Enter thief number three, who, perhaps with the aid of a sledgehammer, 'opens' one of the doors and smashes the door switch.
No self-respecting autonomous car is going to allow itself to drive off with what it understands to be an open door, so there you have one immobilised car at a location of the thieves' choosing and vulnerable to whatever they have in mind, physical violence included.
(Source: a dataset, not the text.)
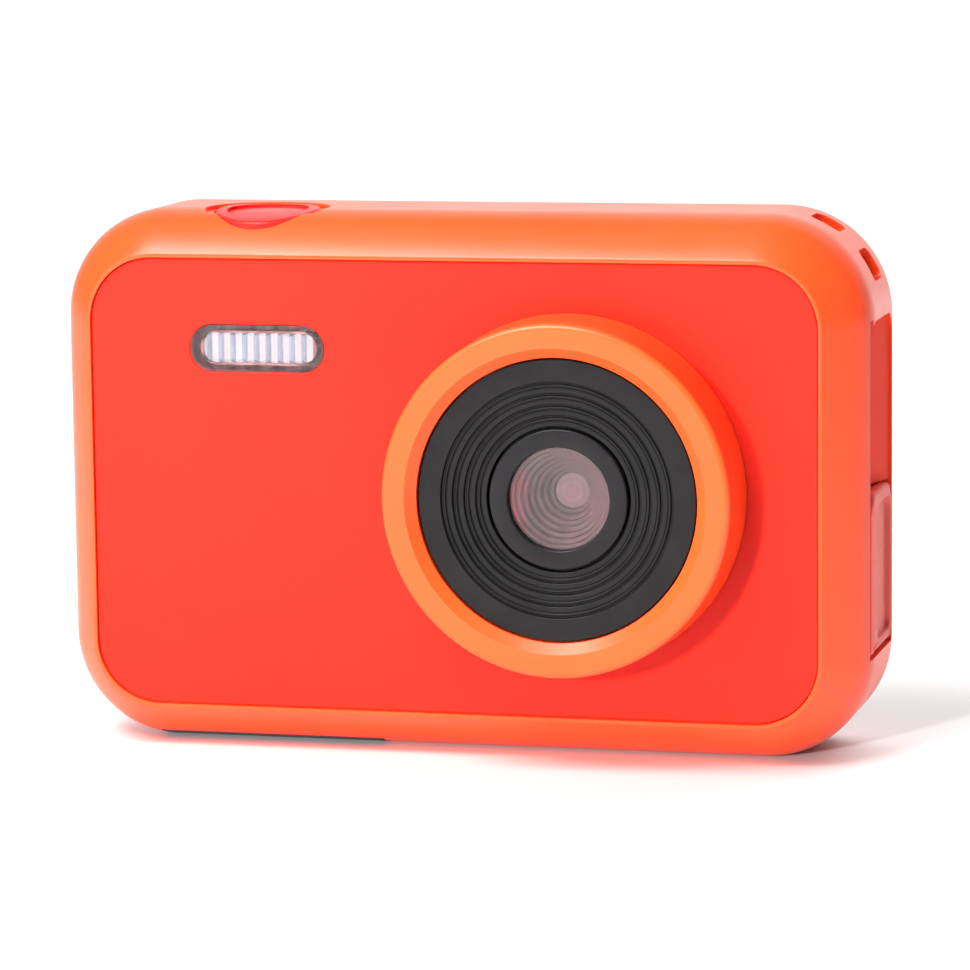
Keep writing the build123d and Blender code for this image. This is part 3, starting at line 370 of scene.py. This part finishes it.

Having said all that, Rinspeed do at least seem to have cottoned on to the fact that there are never going to be fully autonomous cars, but in their place cars of the future will bristle with driving aids that will make them very much safer for all. For instance, in the 'attack' scenario outlined above, if the car still has a driver, the immobilising features of an autonomous car could be replaced by loud warning blasts inside the car if it is about to hit a pedestrian. That only works if there is a driver to warn. If there is, then they can choose to push anyone who is attacking them out of the way if they want to. I know what I would choose to do and that is infinitely preferable to having to defend myself from a knife wielding villain. I imagine a jury would have some sympathy for my chosen course of action. I wonder what my coroner would say about my death if my autonomous car had delivered me (and any fellow travellers) into danger.
I just hope that all the hype surrounding autonomous cars is just that: 'hype,' and that in the background there are wiser minds at work. At least to the extend of making it a simple matter to be able to disable/convert autonomous driving features into non-autonomous driving aids.